• **WRITTEN REQUEST**
Return the listing below word for word.

• **DATA LINES**

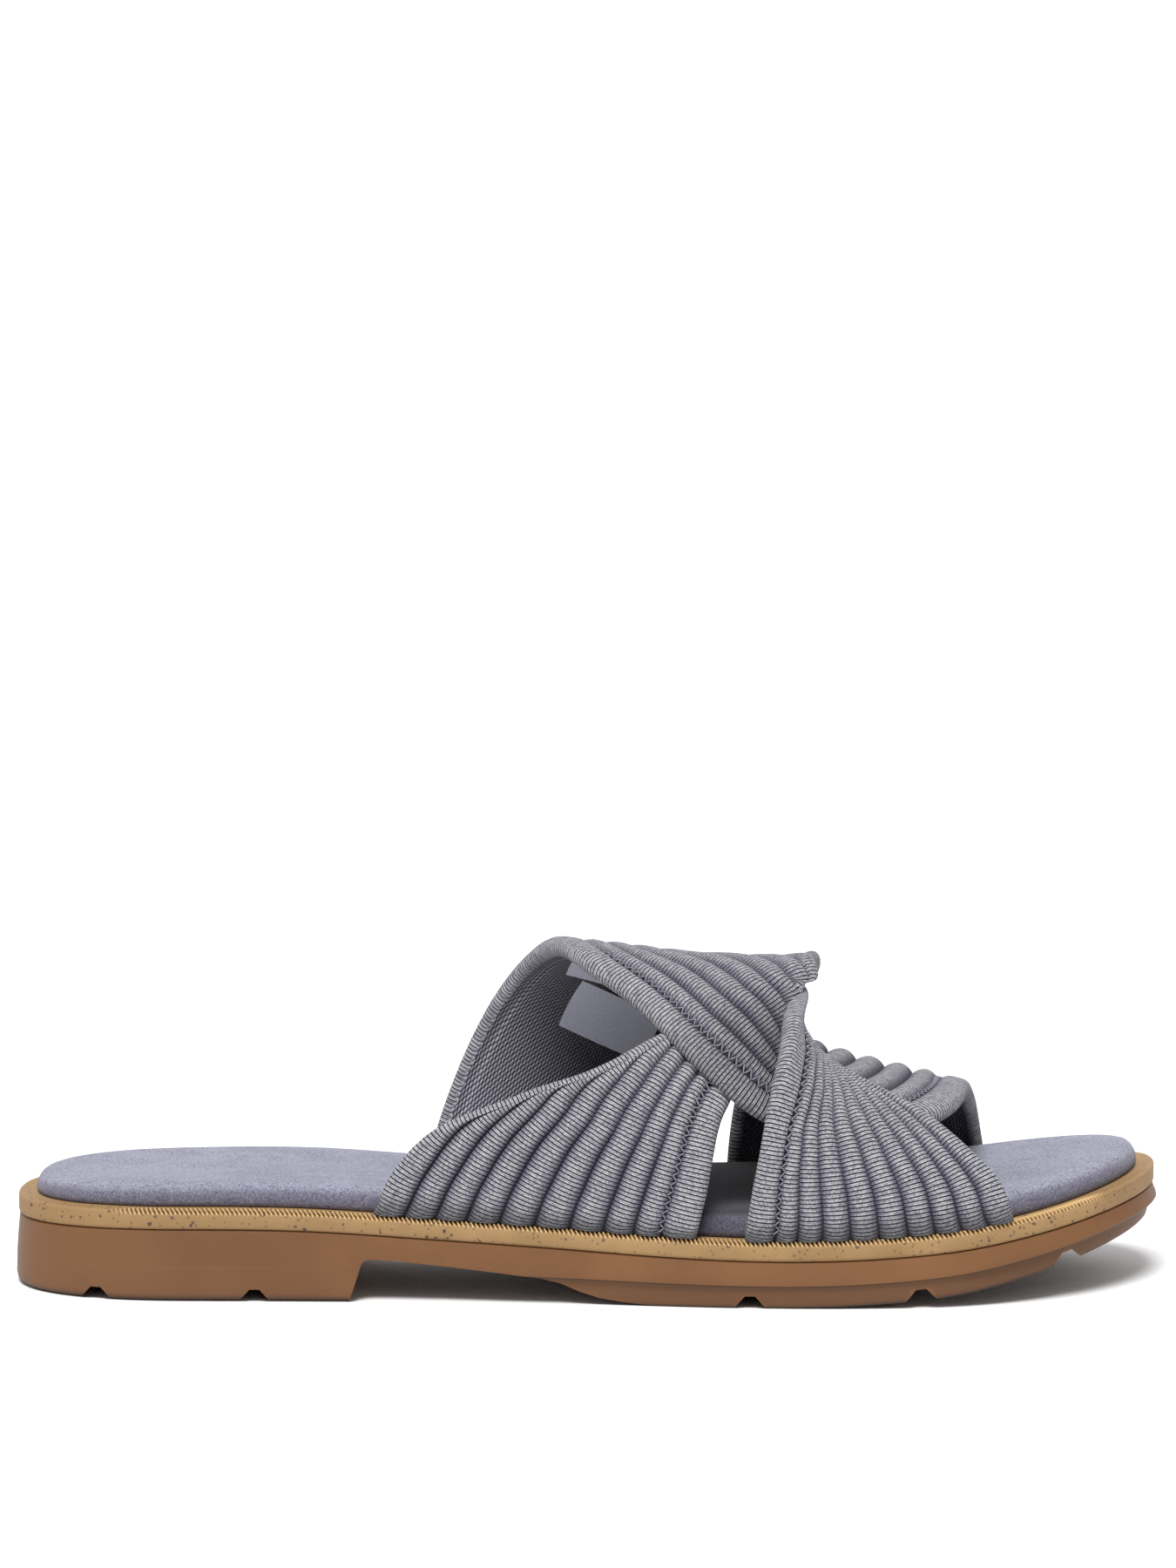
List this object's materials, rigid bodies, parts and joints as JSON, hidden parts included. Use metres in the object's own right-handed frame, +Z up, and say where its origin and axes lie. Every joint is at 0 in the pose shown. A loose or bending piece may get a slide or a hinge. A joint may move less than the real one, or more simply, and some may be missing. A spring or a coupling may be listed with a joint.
{
  "type": "slide sandal",
  "caption": "Right slide sandal: two padded, ribbed knit straps hook through each other in a twist over a cushioned footbed on a low-heeled moulded sole.",
  "frame": {"origin": "bottom centre of the bounding box, on the floor", "axes": "+X to the toe, +Y to the inner (big toe) side of the right foot, +Z up"},
  "size_m": [0.259, 0.0882, 0.0768],
  "materials": {
    "outsole": "matt tan gum rubber",
    "midsole": "speckled light tan moulded foam with a ridged top edge",
    "footbed": "lavender grey brushed microfibre",
    "upper": "padded rib knit in grey, white and navy yarn"
  },
  "bodies": {
    "root": {"outsole": "outsole", "midsole": "midsole", "footbed": "footbed", "upper": "upper"}
  },
  "joints": []
}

• **RESULT OF THE EXERCISE**
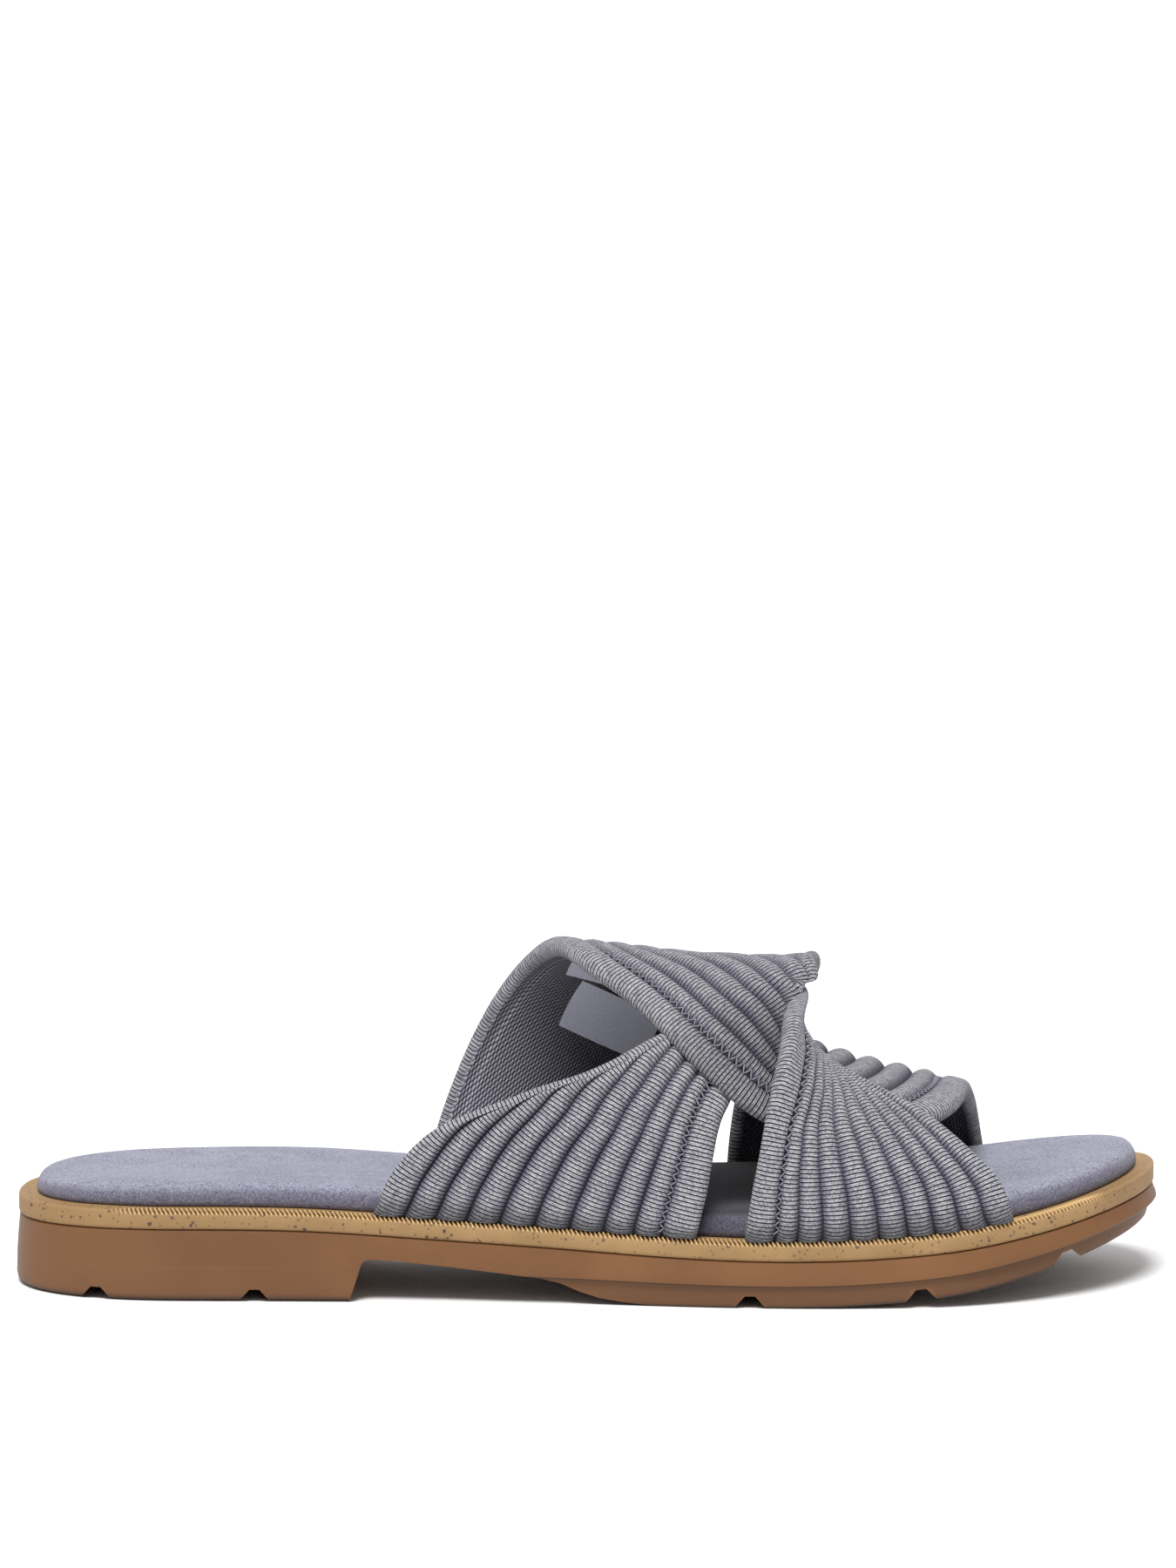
List this object's materials, rigid bodies, parts and joints as JSON, hidden parts included. Use metres in the object's own right-handed frame, +Z up, and say where its origin and axes lie. Every joint is at 0 in the pose shown. A loose or bending piece may get a slide or a hinge. A joint may move less than the real one, or more simply, and some may be missing. A spring or a coupling may be listed with a joint.
{
  "type": "slide sandal",
  "caption": "Right slide sandal: two padded, ribbed knit straps hook through each other in a twist over a cushioned footbed on a low-heeled moulded sole.",
  "frame": {"origin": "bottom centre of the bounding box, on the floor", "axes": "+X to the toe, +Y to the inner (big toe) side of the right foot, +Z up"},
  "size_m": [0.259, 0.0882, 0.0768],
  "materials": {
    "outsole": "matt tan gum rubber",
    "midsole": "speckled light tan moulded foam with a ridged top edge",
    "footbed": "lavender grey brushed microfibre",
    "upper": "padded rib knit in grey, white and navy yarn"
  },
  "bodies": {
    "root": {"outsole": "outsole", "midsole": "midsole", "footbed": "footbed", "upper": "upper"}
  },
  "joints": []
}